Volver a leer novela negra clásica produce un efecto delicioso gracias a las páginas de Muerte de un aviador (Ediciones Siruela, 2016), de Christopher J. Sprigg. Un obispo australiano llega a un aeródromo inglés para aprender a manejar los controles de una avioneta, ya que en su país se verá obligado a volar de un lugar a otro para atender a sus fieles. Sin embargo, el que iba a ser su instructor aparece muerto al día siguiente.
Así arranca una trama y investigación policial en la que se ven envueltos los inspectores Bray, de Scotland Yard, y Creighton, del pequeño pueblo en el ocurre el asesinato. Al final, el menos esperado de un elenco de personajes será el ideólogo de un plan de tráfico de cocaína en el que la incipiente aviación de los años treinta del siglo XX juega un papel decisivo.
El mundo de las letras debe lamentar la pérdida de C. J. Sprigg tan joven (a los 30 años). Antes de que este hecho ocurriese en el frente del Jarama, en la guerra civil española, Sprigg había escrito varias novelas, ejercido como periodista y crítico.

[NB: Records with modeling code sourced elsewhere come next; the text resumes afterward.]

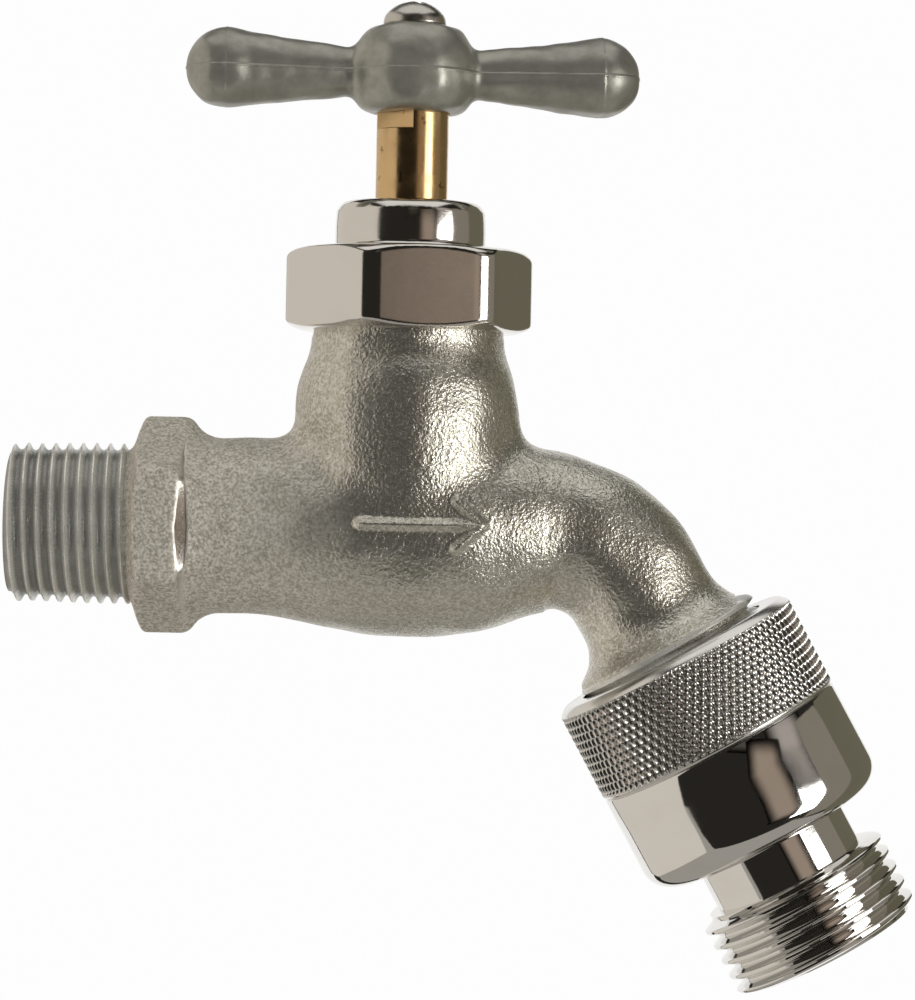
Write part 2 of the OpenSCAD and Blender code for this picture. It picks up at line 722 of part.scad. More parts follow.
valve_body();
stem();
swivel_disc();
seat_washer();
washer_screw();
packing_washer();
stem_packing();
packing_nut();
handle();
handle_screw();
knurled_collar();
hose_washer();
break_off_screw();
breaker_shell();
diaphragm();
check_poppet();
check_spring();
check_guide();
check_clip();
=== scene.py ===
"""Builds the looks of the hose bib: its casting, nut, handle, vacuum breaker, finishes and studio.

Lengths in the classes are in millimetres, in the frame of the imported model: +X along the inlet,
+Z up along the stem. `MeshMaker` turns them into metres when it makes the meshes.
"""

import logging
import math
from dataclasses import dataclass, field
from enum import Enum
from typing import Callable, Optional, Sequence, Union

import bmesh
import bpy
import numpy as np
from mathutils import Matrix, Vector


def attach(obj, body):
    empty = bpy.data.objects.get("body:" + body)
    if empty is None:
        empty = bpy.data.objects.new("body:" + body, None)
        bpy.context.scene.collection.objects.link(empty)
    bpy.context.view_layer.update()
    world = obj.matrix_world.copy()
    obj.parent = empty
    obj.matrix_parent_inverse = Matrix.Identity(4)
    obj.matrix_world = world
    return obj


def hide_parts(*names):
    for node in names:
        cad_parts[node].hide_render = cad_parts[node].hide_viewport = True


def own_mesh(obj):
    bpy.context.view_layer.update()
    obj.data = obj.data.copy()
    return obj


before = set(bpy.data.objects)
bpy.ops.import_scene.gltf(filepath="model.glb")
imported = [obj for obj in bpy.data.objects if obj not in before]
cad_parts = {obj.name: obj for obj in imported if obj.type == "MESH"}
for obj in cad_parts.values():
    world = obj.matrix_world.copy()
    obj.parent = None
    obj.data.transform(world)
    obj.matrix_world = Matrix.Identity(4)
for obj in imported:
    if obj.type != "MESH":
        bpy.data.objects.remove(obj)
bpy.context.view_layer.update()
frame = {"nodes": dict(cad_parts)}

LOG = logging.getLogger("hose_bib")
MM = 0.001
Array = np.ndarray
Field = Callable[[Array, Array, Array], Array]
Station = tuple[float, float]
Colour = tuple[float, float, float]


class Body(Enum):
    """The rigid bodies that the made pieces ride on."""

    VALVE = "valve"
    STEM = "stem_and_handle"


# ------------------------------------------------------------------ shapes as distance fields


def soft_min(a: Array, b: Array, reach: Union[float, Array]) -> Array:
    """Joins two solids with a fillet.

    Args:
        a: Distances to the first solid.
        b: Distances to the second solid.
        reach: How far from the joint the fillet starts, which may differ from place to place.

    Returns:
        Distances to the joined solid.
    """
    h = np.maximum(reach - np.abs(a - b), 0.0) / reach
    return np.minimum(a, b) - h * h * reach * 0.25


def soft_max(a: Array, b: Array, reach: float) -> Array:
    """Keeps what two solids share, with a rounded edge of the given reach."""
    return -soft_min(-a, -b, reach)


def ramp(x: Array, low: float, high: float) -> Array:
    """Rises smoothly from 0 at low to 1 at high."""
    t = np.clip((x - low) / (high - low), 0.0, 1.0)
    return t * t * (3.0 - 2.0 * t)


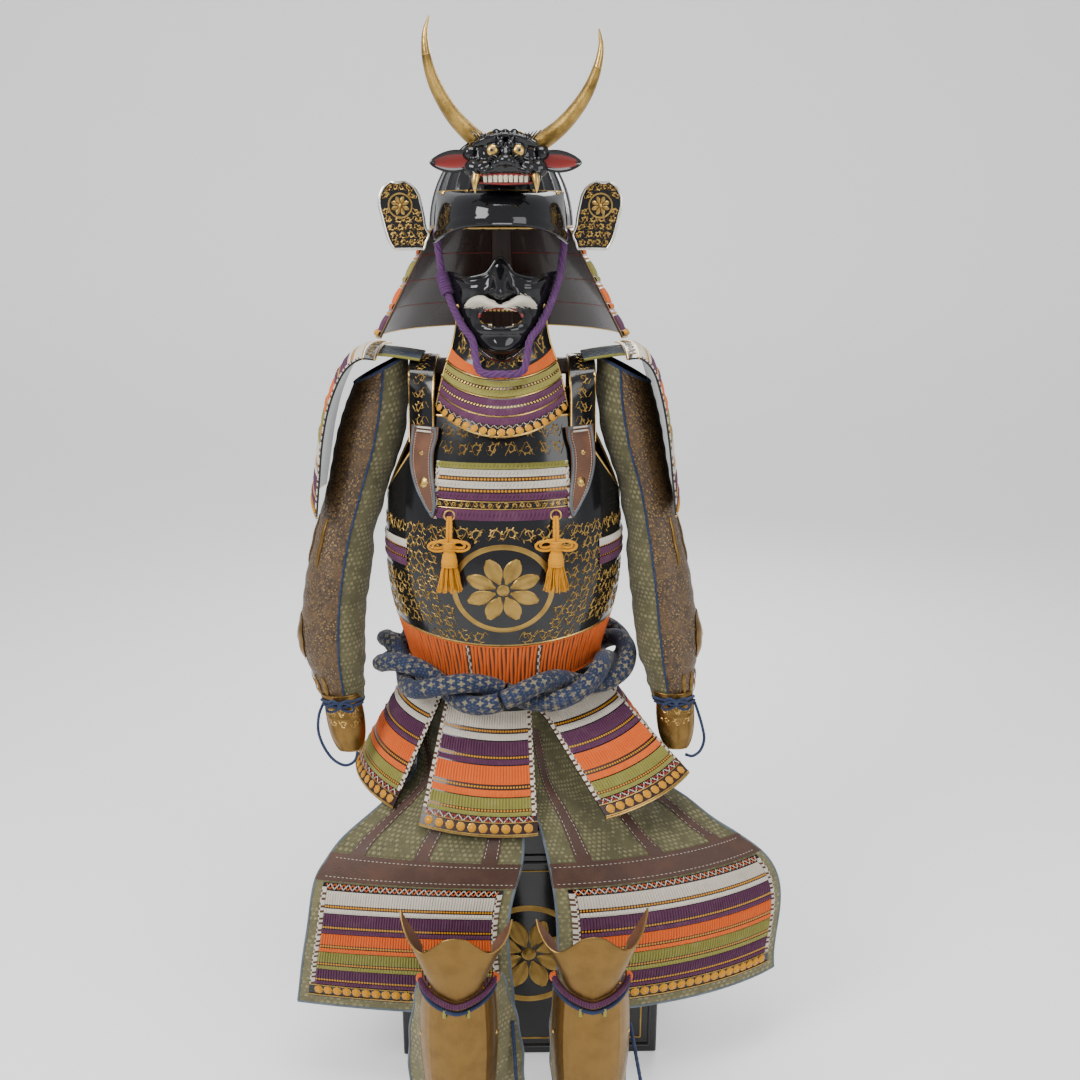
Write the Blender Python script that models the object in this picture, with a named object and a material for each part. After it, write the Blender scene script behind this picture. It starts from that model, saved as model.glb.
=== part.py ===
"""A suit of laced samurai armour set up on its storage chest and a wooden stand.

Metres, +Z up, the wearer's front faces -Y. The origin is on the floor, under the
middle of the worn suit. The chest stands a little to the side of it, as set up.
Left and right are the viewer's, looking along +Y: side -1 is at -X and +1 at +X.
"""
import math

import bmesh
import bpy
import numpy as np
from mathutils import Matrix, Vector

MM = 0.001
SEAM = 0.4 * MM            # gap between pieces that touch or are laced together
CLOTH = 2.4 * MM           # brocade over its lining
LAMINA = 3.0 * MM          # lacquered plate
METAL = 2.0 * MM           # gilt shin, knee and hand plates

# The chest and the stand
CHEST_X = 0.042            # the chest's middle
CHEST_WIDTH, CHEST_DEPTH, CHEST_HEIGHT = 0.46, 0.38, 0.46
LID_HEIGHT = 0.05
LID_PROUD = 2 * MM
POST_SIDE = 0.034
STAND_BASE = (0.24, 0.20, 0.018)
YOKE_LENGTH, YOKE_SIDE = 0.31, 0.026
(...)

En esta obra, Sprigg hace uso de los recursos de la novela negra más clásicos, siguiendo los esquemas del género policiaco británico y estadounidense.
Una multitud de personajes pueblan el libro de Sprigg, pero sin caer en el exceso y cumpliendo todos ellos un papel determinado en la obra. La caracterización de los inspectores y el humor inglés, fino pero muy irónico, hacen avanzar la novela junto con una trama bien tejida y que mantiene el suspense hasta el final.
Además, en Muerte de un aviador Sprigg usa un recurso poco valorado en la novela negra actual: el planteamiento de las diferentes hipótesis para explicar el asesinato y la trama de reparto de cocaína. Hoy se tiende a realizar elipsis y engañar al lector, tomándole el pelo en muchas ocasiones. El modelo clásico perseguía hacer razonar, imbuir al lector en la mente de los investigadores para que elaborase sus propias tesis, más que verse arrastrado por la narración hacia un final más o menos sorprendente.
Sprigg nació en Reino Unido en 1907 y murió en el primer día de la batalla del Jarama, en febrero de 1937. Combatía al lado del gobierno legal republicano, siguiendo sus convicciones marxistas y comunistas que le habían llevado a enrolarse en las Brigadas Internacionales que pretendían parar el creciente movimiento fascista en la Europa de entreguerras.